=== Exercise ===
For each line of the data below that holds "joints", copy the line.

=== Supplied data ===
>>>>
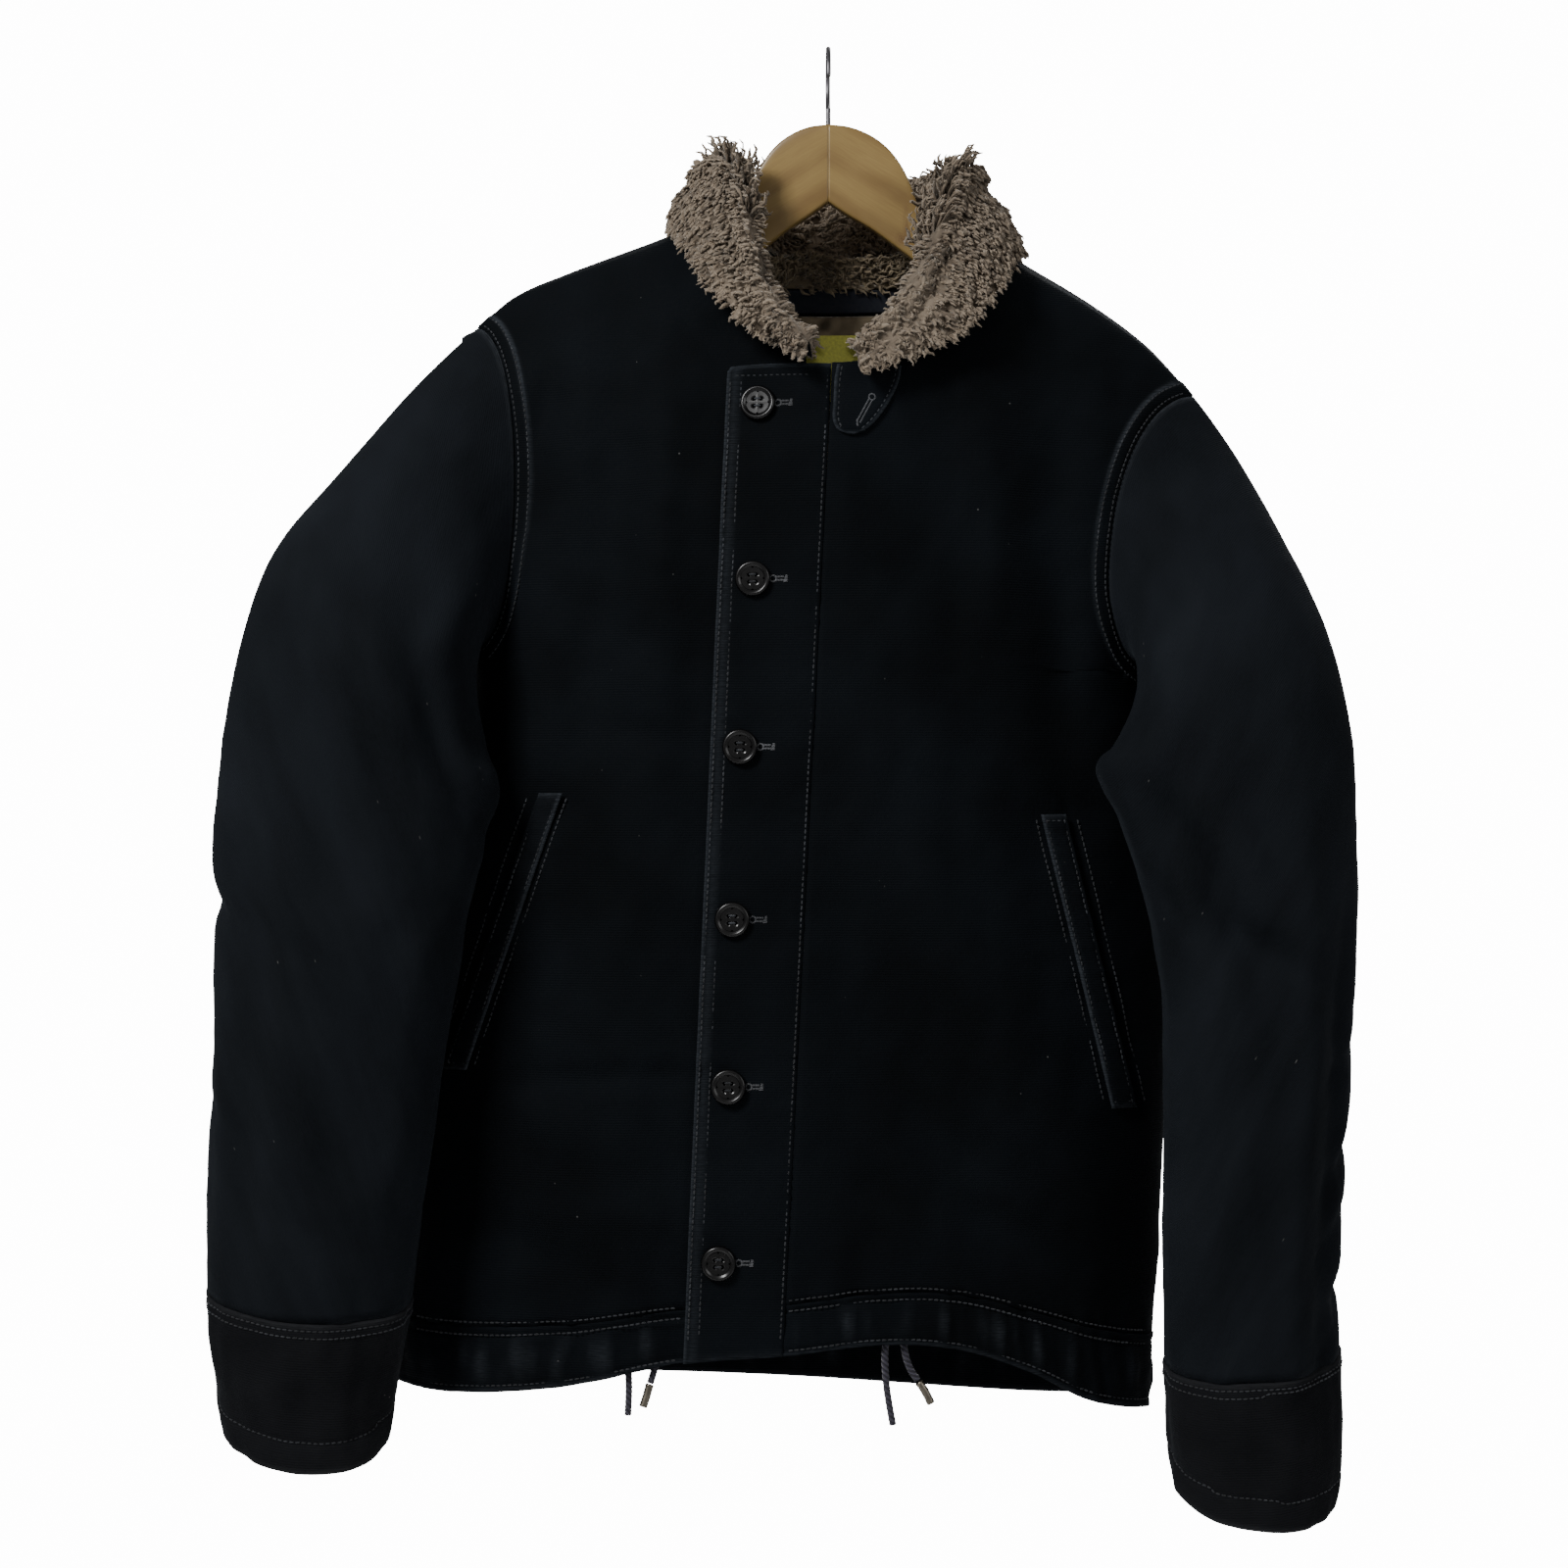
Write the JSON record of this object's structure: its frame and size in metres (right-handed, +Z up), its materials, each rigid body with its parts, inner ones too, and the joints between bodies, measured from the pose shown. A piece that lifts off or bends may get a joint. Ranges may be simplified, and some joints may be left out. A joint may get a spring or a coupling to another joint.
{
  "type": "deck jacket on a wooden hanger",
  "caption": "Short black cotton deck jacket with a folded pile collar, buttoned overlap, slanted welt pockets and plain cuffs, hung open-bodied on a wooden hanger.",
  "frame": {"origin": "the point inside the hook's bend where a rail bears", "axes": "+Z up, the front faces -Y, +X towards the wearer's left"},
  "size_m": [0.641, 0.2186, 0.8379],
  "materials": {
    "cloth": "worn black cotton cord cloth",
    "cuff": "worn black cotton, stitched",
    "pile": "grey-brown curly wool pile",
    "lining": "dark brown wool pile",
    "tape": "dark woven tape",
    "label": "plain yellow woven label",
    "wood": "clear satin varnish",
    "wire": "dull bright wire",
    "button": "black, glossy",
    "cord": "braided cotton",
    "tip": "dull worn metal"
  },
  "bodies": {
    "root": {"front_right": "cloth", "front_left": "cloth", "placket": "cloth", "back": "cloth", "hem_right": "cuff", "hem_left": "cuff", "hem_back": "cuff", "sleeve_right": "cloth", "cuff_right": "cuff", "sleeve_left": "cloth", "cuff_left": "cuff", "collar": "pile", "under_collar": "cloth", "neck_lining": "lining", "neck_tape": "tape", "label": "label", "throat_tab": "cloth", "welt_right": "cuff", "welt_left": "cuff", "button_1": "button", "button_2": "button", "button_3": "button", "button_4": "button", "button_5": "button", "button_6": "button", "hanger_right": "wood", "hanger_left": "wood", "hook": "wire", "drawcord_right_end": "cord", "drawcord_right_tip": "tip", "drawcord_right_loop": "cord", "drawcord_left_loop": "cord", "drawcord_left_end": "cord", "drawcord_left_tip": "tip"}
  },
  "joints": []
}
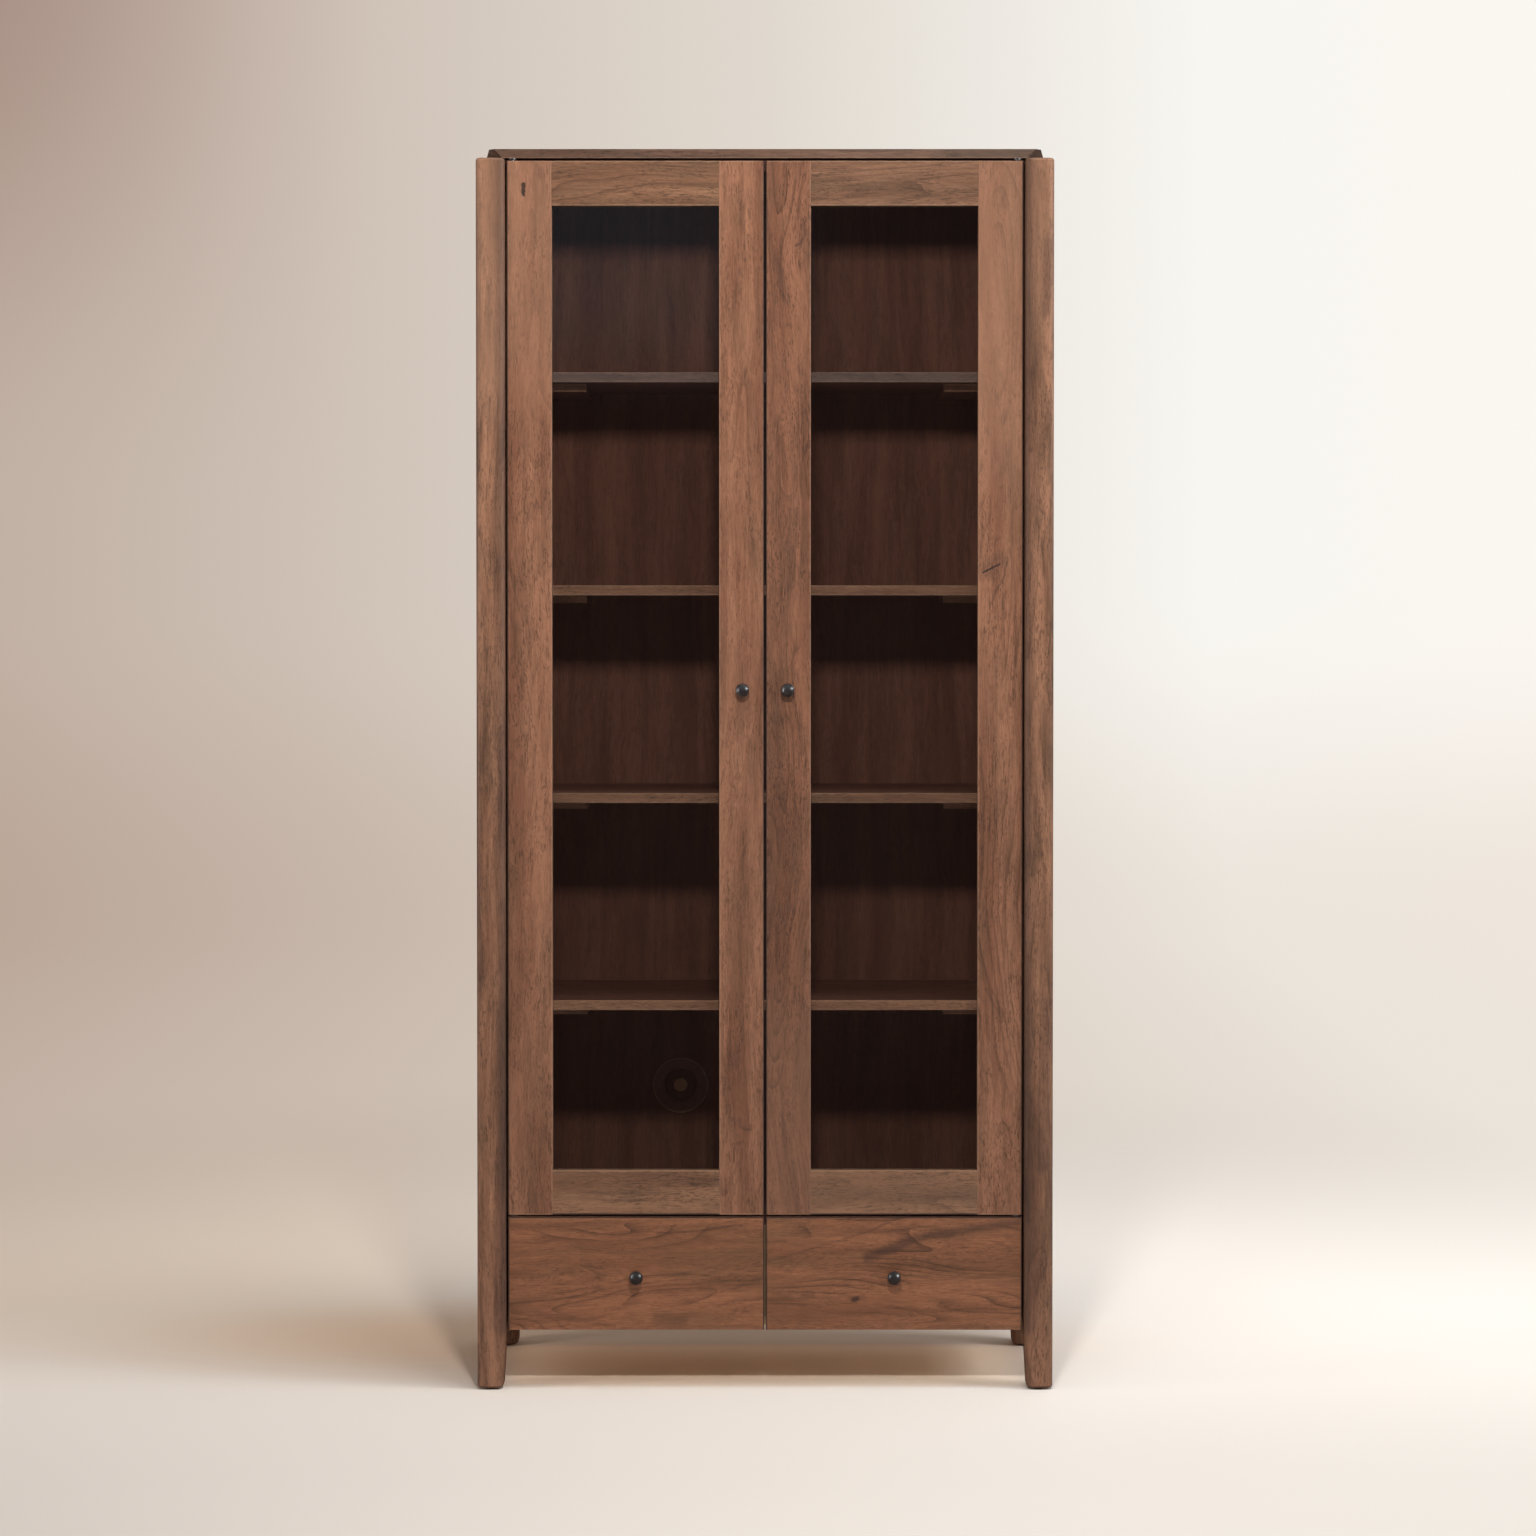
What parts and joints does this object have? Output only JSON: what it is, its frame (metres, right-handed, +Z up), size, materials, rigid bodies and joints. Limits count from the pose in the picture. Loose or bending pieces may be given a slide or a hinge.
<<<<
=== Exercise answer ===
Write the JSON record of this object's structure: its frame and size in metres (right-handed, +Z up), its materials, each rigid body with its parts, inner ones too, and the joints between bodies, measured from the pose shown. A piece that lifts off or bends may get a joint. Ranges may be simplified, and some joints may be left out. A joint may get a spring or a coupling to another joint.
  "joints": []
What parts and joints does this object have? Output only JSON: what it is, its frame (metres, right-handed, +Z up), size, materials, rigid bodies and joints. Limits count from the pose in the picture. Loose or bending pieces may be given a slide or a hinge.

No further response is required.